Para superarmos essa questão, é importante compreender o tipo de racismo que se dá no Brasil: velado, mas que se manifesta energicamente quando políticas de inclusão, como a do Magazine Luiza, são instauradas. “O racismo à brasileira não é objetivo, ele não é frontal nas suas comunicações, mas ele é objetivo e frontal no resultado a que ele se propõe”, diz Raphael. “O racismo anda junto a vulnerabilidades econômicas, sociais e políticas.”
As empresas têm um papel importante nessa reparação histórica, já que o emprego é essencial para a mobilidade social e o aumento da representatividade. Mas, além de trabalhar a diversidade, as companhias precisam desenvolver a inclusão e a garantia de permanência. “As empresas têm que trabalhar viés inconsciente, trabalhar cultura inclusiva. Eu tenho amigas que fazem parte do grupo de inclusão racial que me contam que vai todo mundo almoçar e ninguém as chamam”, diz Cristina.
A especialista alerta que falar de diversidade está “na moda”, mas não adianta contratar pessoas se os grupos minoritários não forem realmente acolhidos.  “Elas têm voz numa reunião? Os projetos mais importantes vão para elas também ou continuamos priorizando alguns grupos dentro das empresas?

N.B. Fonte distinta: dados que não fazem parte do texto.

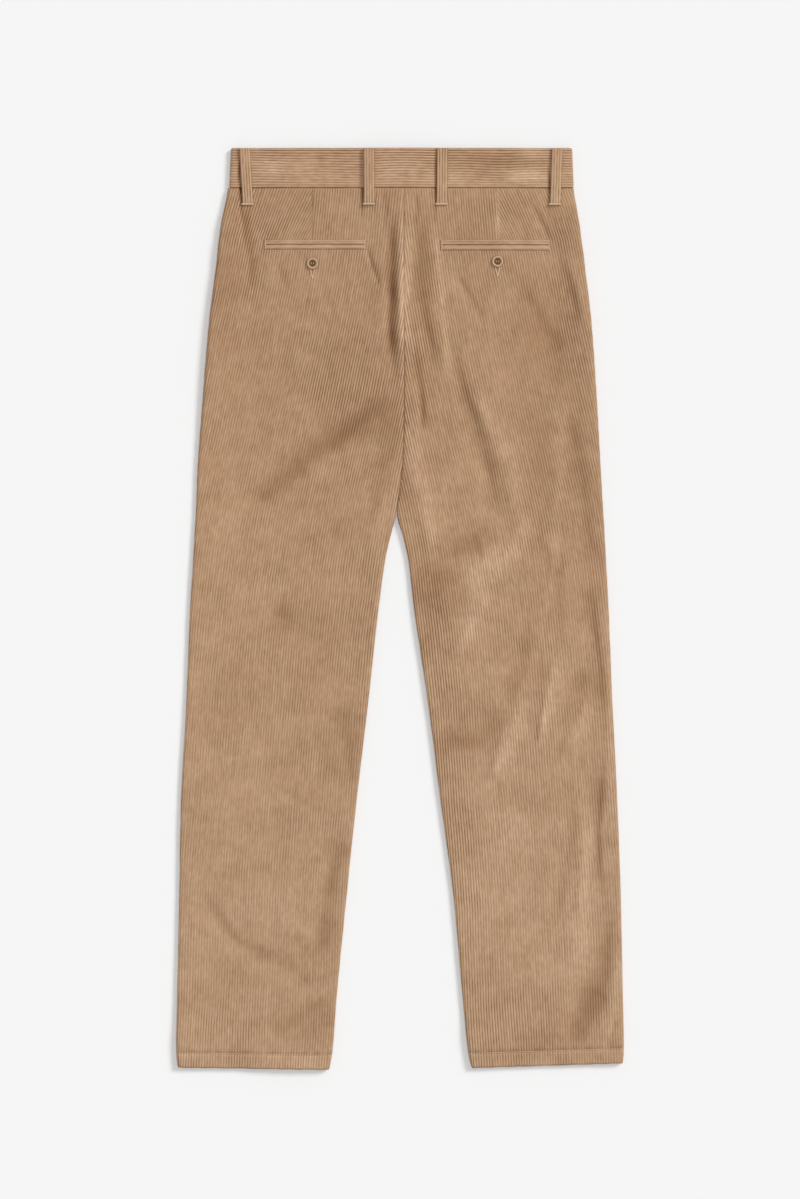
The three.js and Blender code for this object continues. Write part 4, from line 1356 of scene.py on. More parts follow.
@dataclass
class Wardrobe:
    """The finishes of the garment and the trees that raise its wales and lay its stitches.

    Corners of the cloth that turn more than the rim angle, in degrees, stay crisp.
    """

    rim_angle: float = 78.0
    corduroy: Material = field(default_factory=CorduroyFinish().make)
    thread: Material = field(default_factory=THREAD.make)
    horn: Material = field(default_factory=HORN.make)
    tape: Material = field(default_factory=ZIP_TAPE.make)
    brass: Material = field(default_factory=BRASS.make)
    wales: GeometryTree = field(default_factory=lambda: GeometryTree("wales", WALE_SIZES, raise_wales))
    stitches: GeometryTree = field(
        default_factory=lambda: GeometryTree("stitches", HEM_STITCH.sizes(), lay_stitches)
    )

    def cloth(self, grid: ClothGrid, node: str) -> Piece:
        """Makes a piece of corduroy.

        Args:
            grid: the points of its smooth faces.
            node: the solid that it stands for.

        Returns:
            The piece, with its wales raised and its rims kept crisp.
        """
        piece = grid.write(f"cloth_{node}")
        self.wales.apply(piece, self.corduroy)
        piece.data.set_sharp_from_angle(angle=math.radians(self.rim_angle))
        return finish_piece(piece, [node])

    def sewn(
        self,
        name: str,
        paths: Sequence[Array],
        stitch: Stitch,
        slot: str = "corduroy",
        material: Optional[Material] = None,
    ) -> Piece:
        """Lays stitches along paths.

        Args:
            name: the piece's name.
            paths: the points of each path, in millimetres.
            stitch: the kind of stitch.
            slot: not used.
            material: what the stitches are made of, where that isn't the thread.

        Returns:
            The stitches as one piece.
        """
        points, edges = [], []
        for path in paths:
            start = len(points)
            points += (np.asarray(path) * MM).tolist()
            edges += [(start + i, start + i + 1) for i in range(len(path) - 1)]
        mesh = bpy.data.meshes.new(name)
        mesh.from_pydata(points, edges, [])
        piece = self.stitches.apply(put_in_scene(name, mesh), material or self.thread, stitch.sizes())
        return finish_piece(piece)


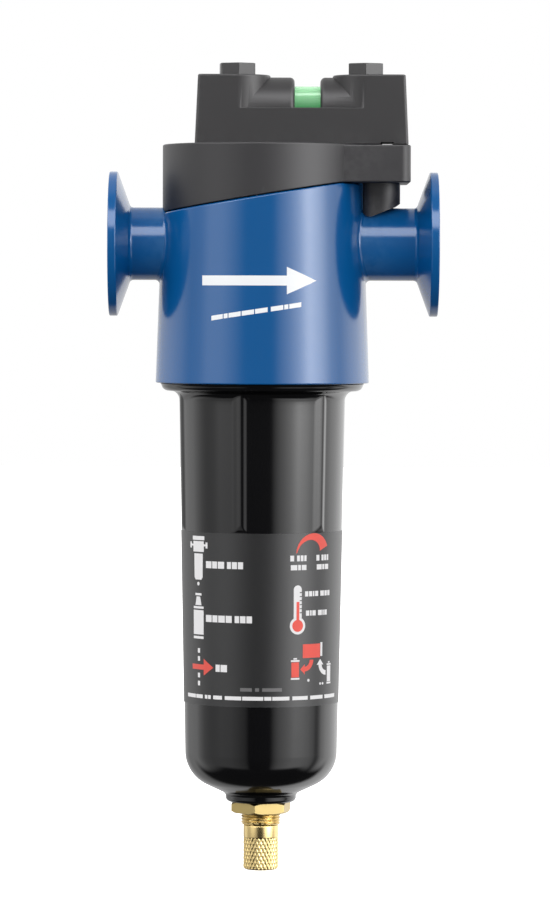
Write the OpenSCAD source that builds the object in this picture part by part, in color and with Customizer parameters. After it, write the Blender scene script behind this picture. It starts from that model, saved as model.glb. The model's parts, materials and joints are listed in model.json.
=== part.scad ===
// Compressed air filter: a cast head with two clamp ferrules, a screw-on bowl, a push-fit
// cartridge, a float drain and a sliding differential-pressure indicator.
// Millimetres. +X points to the outlet, -Y to the front and +Z up.
// The modules are drawn about the point where the port axis crosses the bowl axis, and place()
// moves them so that the part's origin is the centre of the inlet face.

/* [Ports] */
// Radius of the ferrule rim, 50.5 mm across for a 1 inch hygienic clamp
ferrule_r = 25.25; // [25:0.05:25.5]
// Thickness of the ferrule rim
ferrule_t = 2.85; // [2.6:0.05:3]
// Outside radius of the port necks
neck_r = 12.7; // [12.6:0.05:12.8]
// Radius of the port bores
port_r = 11.05; // [10.8:0.05:11.1]
// Distance from the bowl axis to the inlet face
inlet_x = 53.7; // [53:0.1:56]
// Distance from the bowl axis to the outlet face
outlet_x = 61.3; // [61:0.1:64]

/* [Head] */
// Radius of the head at its bottom edge
head_base_r = 37.4; // [37:0.1:38]
// Radius of the head level with its highest edge
head_top_r = 35.0; // [34.9:0.05:35.05]
// Height of the bottom edge
head_bottom = -48.6; // [-48.7:0.05:-48.6]
// Height of the sloping top joint on the bowl axis
joint_z = 16.6; // [16.4:0.1:16.8]
// Slope of the top joint, low on the inlet side
joint_slope = 9.29; // [9:0.01:9.5]
// Height at which the joint turns level on the outlet side
joint_level = 21.0; // [20.9:0.1:21.1]

/* [Head cover] */
// Radius of the cover
cover_r = 35.1; // [35:0.05:35.3]
// Height of the top of the cover
cover_top = 34.6; // [34.5:0.05:34.65]
// Half width of the arm that reaches over the outlet neck
arm_half = 21.2; // [20:0.1:22]
// Distance from the bowl axis to the end of the arm
arm_x = 51.3; // [50.8:0.1:52]

/* [Indicator] */
// Place of the inlet-side hollow screw along X
screw_in_x = -9.05; // [-9.2:0.05:-8.9]
// Place of the outlet-side hollow screw along X
screw_out_x = 35.9; // [35.8:0.05:36]
// Height of the underside of the housing
housing_bottom = 34.9; // [34.9:0.05:34.95]
// Height of the top of the housing
housing_top = 59.0; // [58.8:0.1:59.2]
// Half of the depth of the housing
housing_half = 11.6; // [11.4:0.05:11.8]
// Height of the sight tube axis
sight_z = 51.0; // [50.8:0.1:51.2]
// Outside radius of the sight tube
sight_r = 4.2; // [4.15:0.01:4.2]
// Left edge of the sight window
window_x0 = 11.0; // [10.5:0.1:11.5]
// Right edge of the sight window
window_x1 = 20.0; // [19.5:0.1:20.5]

/* [Bowl] */
// Radius of the collar under the head
collar_r = 35.7; // [35.5:0.05:35.8]
// Outside radius of the bowl wall at its top
bowl_top_r = 29.05; // [29:0.01:29.1]
// Outside radius of the bowl wall above the rounded bottom
bowl_low_r = 26.7; // [26.6:0.05:26.8]
// Height at which the wall turns into the rounded bottom
bowl_low_z = -178; // [-178.2:0.1:-177.8]
// Wall thickness of the bowl
bowl_wall = 3.0; // [2.9:0.05:3.1]
// Pitch of the bowl thread
bowl_pitch = 2.5; // [2.5]
// Number of grip ribs
rib_count = 6; // [4:1:8]

/* [Drain] */
// Radius of the threaded drain stem, M14 x 1
stem_r = 7.0; // [6.98:0.01:7]
// Width across the flats of the drain nut
nut_af = 19; // [18:0.5:19]
// Radius of the knurled drain knob
knob_r = 6.15; // [6.1:0.05:6.2]
// Height of the bottom of the knob
knob_bottom = -219.7; // [-220:0.1:-219]

/* [Hidden] */
$fn = 96;

// Spare length that carries a cut through the faces it opens
cut = 1;
// Top of the cast turrets, just below the housing
turret_top = housing_bottom - 0.1;
// Head bore at the bowl thread, and the bowl thread that runs in it
thread_bore_r = 31.0;
thread_r = thread_bore_r - 0.08;
thread_depth = 1.2;
// Land in the head that the bowl O-ring seals on
land_r = 29.05;
land_bottom = -34.0;
land_top = -28.5;
// Clean-air space round the cartridge, inside the head
clean_r = 27.5;
// Socket in the head that takes the cartridge spigot
socket_r = 12.0;
socket_mouth = -24.0;
spigot_r = socket_r - 0.08;
// Bowl, from its collar down to the drain boss
collar_z = head_bottom - 0.1;
collar_round = 2.7;
wall_top_z = -53.5;
knuckle_r = 12.8;
knuckle_x = bowl_low_r - knuckle_r;
bottom_angle = -65;
boss_r = 12.4;
boss_bottom = -195.8;
drain_floor = -190.0;
// Cartridge, from its cap down
cap_top = -27.0;
pack_top = -30.1;
pack_bottom = -120.9;
cap_r = 22.5;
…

Isso é a inclusão: eu convido para o baile, mas tenho que fazer a pessoa dançar”, explica Cristina, parafraseando uma famosa frase sobre inclusão dita por Vernā Myers, vice-presidente de inclusão da Netflix
No fim do dia, o enfoque tem que ser em igualar as oportunidades, como explica Raphael. “As oportunidades precisam ser iguais e ninguém está pedindo mais nada do que isso: dê oportunidade para todos.”
*Os intertítulos dessa matéria são trechos da obra da escritora negra Carolina Maria de Jesus, mais conhecida pelo título “Quarto de despejo”. Escreveu sobre seu cotidiano e subjetividades, sem poder deixar de fora o racismo e a vida periférica na São Paulo da metade do século 20.